* _The records_
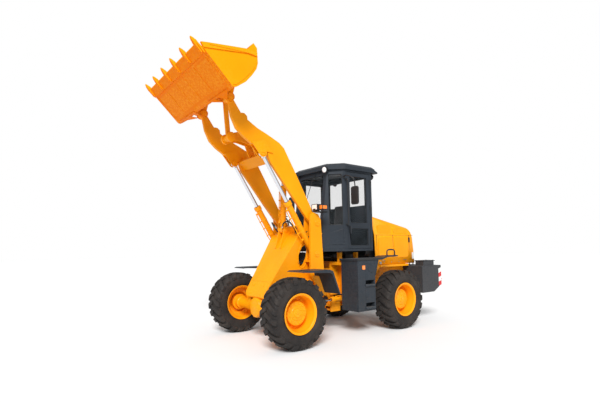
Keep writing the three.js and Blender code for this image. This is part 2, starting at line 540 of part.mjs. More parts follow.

* * *

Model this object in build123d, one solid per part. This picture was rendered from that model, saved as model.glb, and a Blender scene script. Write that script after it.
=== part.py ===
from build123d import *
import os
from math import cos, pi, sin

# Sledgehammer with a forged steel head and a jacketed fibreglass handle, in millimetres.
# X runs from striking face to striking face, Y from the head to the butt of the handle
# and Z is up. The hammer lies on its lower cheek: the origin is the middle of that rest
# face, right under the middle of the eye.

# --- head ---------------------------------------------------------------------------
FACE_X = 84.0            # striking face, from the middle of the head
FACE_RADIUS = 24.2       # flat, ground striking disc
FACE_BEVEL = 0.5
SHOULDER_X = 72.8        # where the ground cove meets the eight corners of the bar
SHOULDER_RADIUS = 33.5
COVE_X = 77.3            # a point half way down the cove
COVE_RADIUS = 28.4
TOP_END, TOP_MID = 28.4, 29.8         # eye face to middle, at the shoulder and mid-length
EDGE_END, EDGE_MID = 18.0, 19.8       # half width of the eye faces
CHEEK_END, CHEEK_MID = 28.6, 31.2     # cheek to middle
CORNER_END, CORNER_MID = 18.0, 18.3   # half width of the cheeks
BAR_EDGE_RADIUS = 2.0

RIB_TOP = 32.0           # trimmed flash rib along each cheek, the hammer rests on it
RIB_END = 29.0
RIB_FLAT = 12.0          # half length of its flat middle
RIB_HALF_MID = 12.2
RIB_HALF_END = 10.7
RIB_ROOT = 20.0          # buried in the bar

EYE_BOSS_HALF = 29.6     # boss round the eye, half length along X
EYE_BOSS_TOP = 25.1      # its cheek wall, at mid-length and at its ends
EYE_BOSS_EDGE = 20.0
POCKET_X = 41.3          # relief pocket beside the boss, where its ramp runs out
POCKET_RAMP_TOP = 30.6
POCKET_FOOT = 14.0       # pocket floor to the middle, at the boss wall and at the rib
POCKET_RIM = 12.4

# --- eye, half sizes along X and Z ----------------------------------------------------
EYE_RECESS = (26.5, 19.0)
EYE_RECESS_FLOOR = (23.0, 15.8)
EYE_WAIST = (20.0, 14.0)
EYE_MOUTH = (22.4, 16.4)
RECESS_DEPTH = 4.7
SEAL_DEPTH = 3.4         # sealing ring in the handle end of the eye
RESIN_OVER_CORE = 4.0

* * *

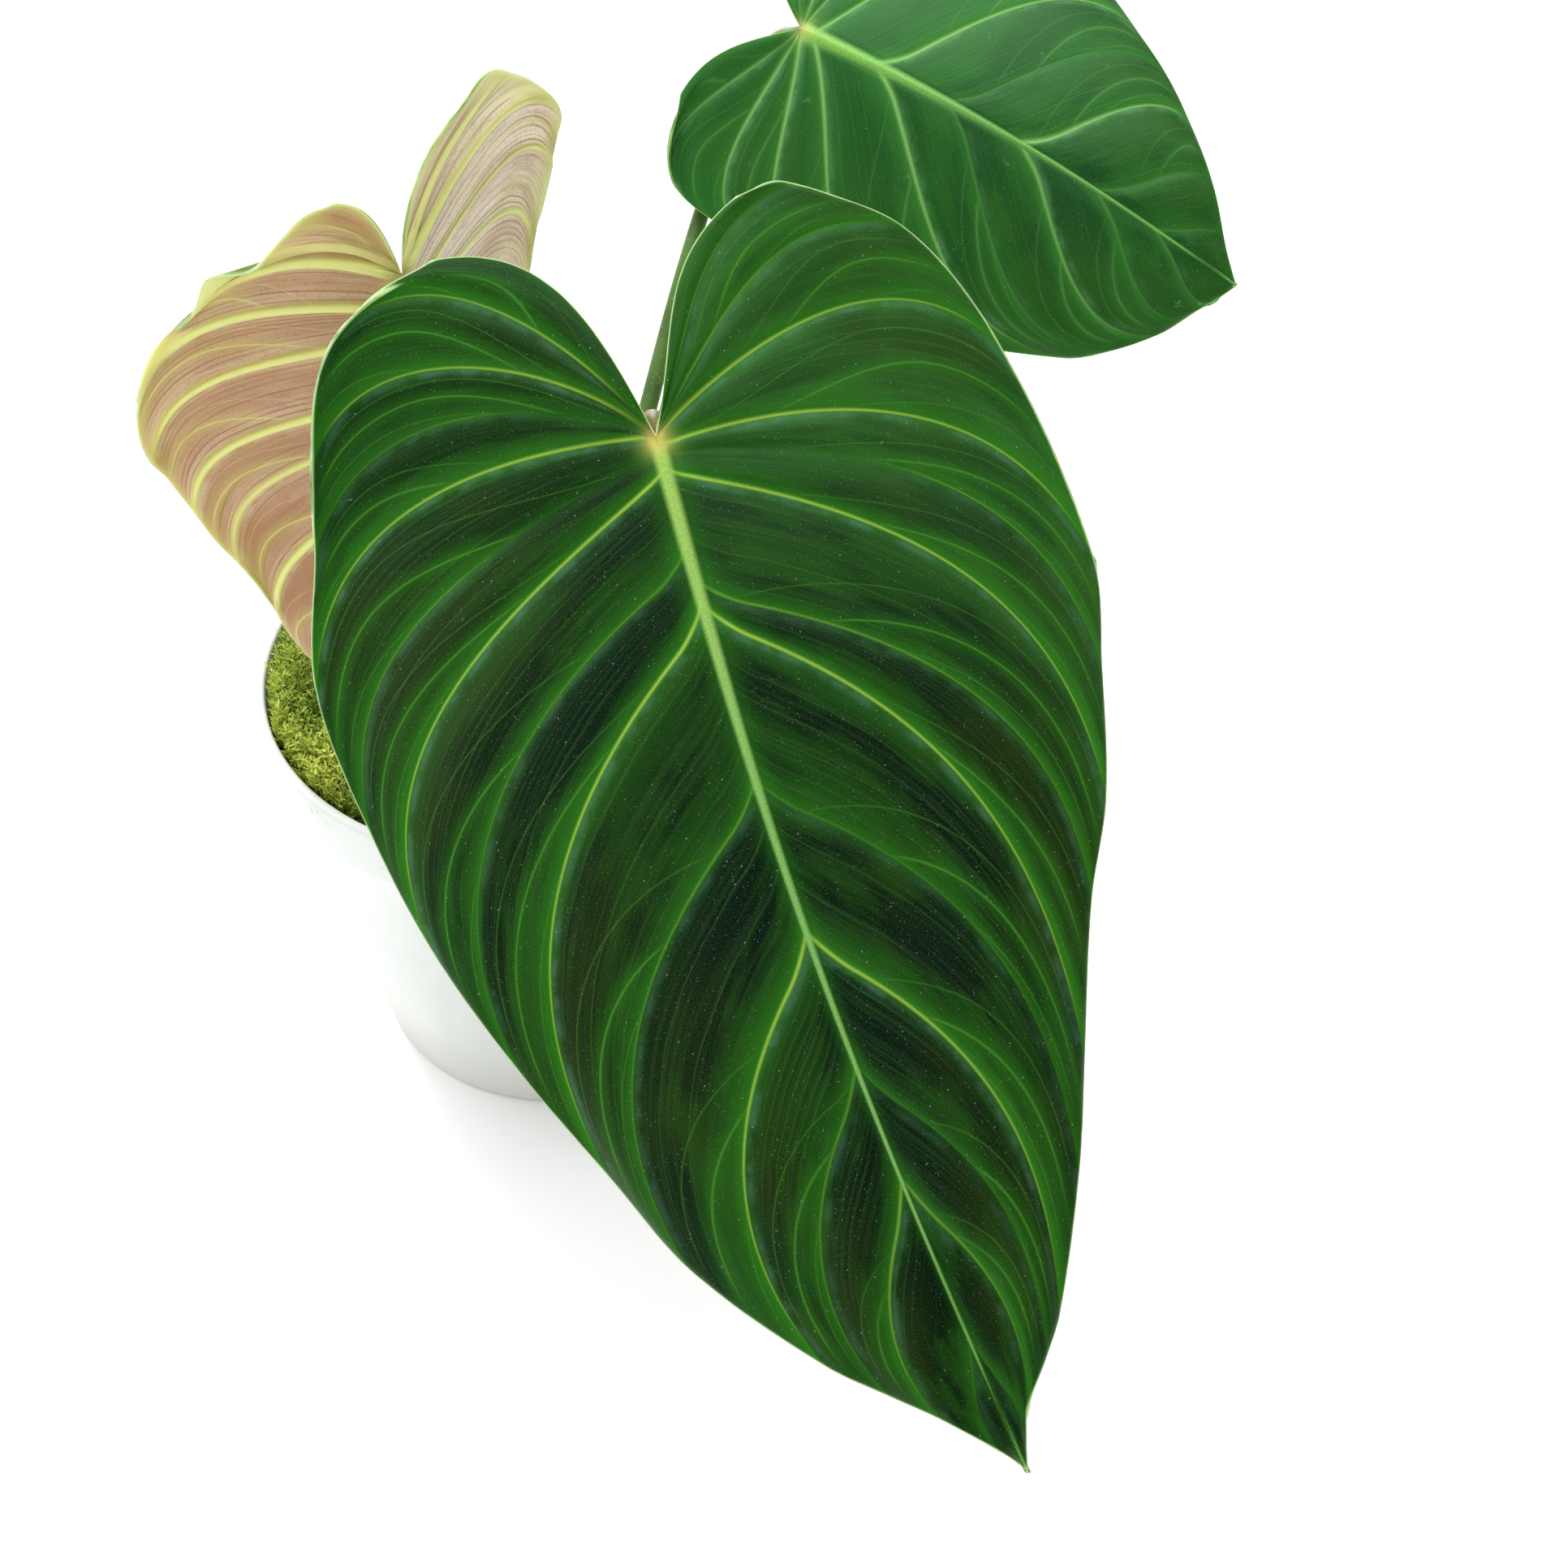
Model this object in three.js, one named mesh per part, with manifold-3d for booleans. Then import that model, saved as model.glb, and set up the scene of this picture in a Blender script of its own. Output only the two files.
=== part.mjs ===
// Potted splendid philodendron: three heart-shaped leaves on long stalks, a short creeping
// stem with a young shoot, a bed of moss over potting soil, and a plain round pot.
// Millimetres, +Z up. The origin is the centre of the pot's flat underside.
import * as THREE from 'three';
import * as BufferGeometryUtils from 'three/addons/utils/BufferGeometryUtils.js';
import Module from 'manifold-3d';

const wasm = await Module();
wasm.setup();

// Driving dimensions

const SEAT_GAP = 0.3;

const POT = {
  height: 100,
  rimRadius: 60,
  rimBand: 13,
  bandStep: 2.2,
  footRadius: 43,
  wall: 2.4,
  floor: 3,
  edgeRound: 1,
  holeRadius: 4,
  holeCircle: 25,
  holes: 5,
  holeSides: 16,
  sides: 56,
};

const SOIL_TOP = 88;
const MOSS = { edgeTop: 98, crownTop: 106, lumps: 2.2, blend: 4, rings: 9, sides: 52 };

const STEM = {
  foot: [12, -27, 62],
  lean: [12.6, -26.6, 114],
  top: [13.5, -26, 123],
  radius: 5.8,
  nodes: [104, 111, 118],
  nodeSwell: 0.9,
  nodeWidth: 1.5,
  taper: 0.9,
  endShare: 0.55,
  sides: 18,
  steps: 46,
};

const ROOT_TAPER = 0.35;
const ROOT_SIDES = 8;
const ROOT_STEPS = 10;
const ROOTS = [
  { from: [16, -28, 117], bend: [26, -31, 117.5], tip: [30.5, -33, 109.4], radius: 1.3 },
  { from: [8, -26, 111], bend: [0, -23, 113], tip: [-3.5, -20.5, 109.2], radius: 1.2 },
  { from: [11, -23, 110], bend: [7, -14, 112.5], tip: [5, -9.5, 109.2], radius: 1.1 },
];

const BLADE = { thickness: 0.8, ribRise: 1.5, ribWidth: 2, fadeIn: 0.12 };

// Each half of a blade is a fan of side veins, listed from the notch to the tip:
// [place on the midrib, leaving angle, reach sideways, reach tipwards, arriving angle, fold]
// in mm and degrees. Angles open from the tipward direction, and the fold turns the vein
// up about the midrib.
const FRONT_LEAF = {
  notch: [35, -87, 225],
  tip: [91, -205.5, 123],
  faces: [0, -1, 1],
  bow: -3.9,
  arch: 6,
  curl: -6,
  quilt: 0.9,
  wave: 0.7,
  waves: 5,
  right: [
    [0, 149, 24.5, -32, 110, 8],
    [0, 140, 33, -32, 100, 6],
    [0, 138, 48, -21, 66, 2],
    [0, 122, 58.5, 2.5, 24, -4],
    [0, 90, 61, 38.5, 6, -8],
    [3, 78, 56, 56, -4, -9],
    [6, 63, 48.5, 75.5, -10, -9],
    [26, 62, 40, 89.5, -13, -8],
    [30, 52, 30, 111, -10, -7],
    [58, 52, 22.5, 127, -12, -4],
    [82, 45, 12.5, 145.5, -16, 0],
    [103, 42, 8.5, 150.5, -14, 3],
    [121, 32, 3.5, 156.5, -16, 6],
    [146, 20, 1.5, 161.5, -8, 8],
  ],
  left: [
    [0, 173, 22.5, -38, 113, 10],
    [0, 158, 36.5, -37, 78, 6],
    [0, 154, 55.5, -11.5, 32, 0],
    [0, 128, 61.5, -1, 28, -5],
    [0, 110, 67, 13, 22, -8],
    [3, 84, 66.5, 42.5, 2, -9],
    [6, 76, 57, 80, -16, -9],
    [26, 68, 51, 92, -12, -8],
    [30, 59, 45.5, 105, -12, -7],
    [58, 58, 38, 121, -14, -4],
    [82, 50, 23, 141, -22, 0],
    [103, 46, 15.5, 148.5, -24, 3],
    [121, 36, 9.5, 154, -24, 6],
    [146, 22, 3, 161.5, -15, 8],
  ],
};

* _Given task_
Quote the listing above, but only from the line that shows "Model this object in three.js, one" through the line that shows "2, fadeIn: 0.12".

* _Task result_
Model this object in three.js, one named mesh per part, with manifold-3d for booleans. Then import that model, saved as model.glb, and set up the scene of this picture in a Blender script of its own. Output only the two files.
=== part.mjs ===
// Potted splendid philodendron: three heart-shaped leaves on long stalks, a short creeping
// stem with a young shoot, a bed of moss over potting soil, and a plain round pot.
// Millimetres, +Z up. The origin is the centre of the pot's flat underside.
import * as THREE from 'three';
import * as BufferGeometryUtils from 'three/addons/utils/BufferGeometryUtils.js';
import Module from 'manifold-3d';

const wasm = await Module();
wasm.setup();

// Driving dimensions

const SEAT_GAP = 0.3;

const POT = {
  height: 100,
  rimRadius: 60,
  rimBand: 13,
  bandStep: 2.2,
  footRadius: 43,
  wall: 2.4,
  floor: 3,
  edgeRound: 1,
  holeRadius: 4,
  holeCircle: 25,
  holes: 5,
  holeSides: 16,
  sides: 56,
};

const SOIL_TOP = 88;
const MOSS = { edgeTop: 98, crownTop: 106, lumps: 2.2, blend: 4, rings: 9, sides: 52 };

const STEM = {
  foot: [12, -27, 62],
  lean: [12.6, -26.6, 114],
  top: [13.5, -26, 123],
  radius: 5.8,
  nodes: [104, 111, 118],
  nodeSwell: 0.9,
  nodeWidth: 1.5,
  taper: 0.9,
  endShare: 0.55,
  sides: 18,
  steps: 46,
};

const ROOT_TAPER = 0.35;
const ROOT_SIDES = 8;
const ROOT_STEPS = 10;
const ROOTS = [
  { from: [16, -28, 117], bend: [26, -31, 117.5], tip: [30.5, -33, 109.4], radius: 1.3 },
  { from: [8, -26, 111], bend: [0, -23, 113], tip: [-3.5, -20.5, 109.2], radius: 1.2 },
  { from: [11, -23, 110], bend: [7, -14, 112.5], tip: [5, -9.5, 109.2], radius: 1.1 },
];

const BLADE = { thickness: 0.8, ribRise: 1.5, ribWidth: 2, fadeIn: 0.12 };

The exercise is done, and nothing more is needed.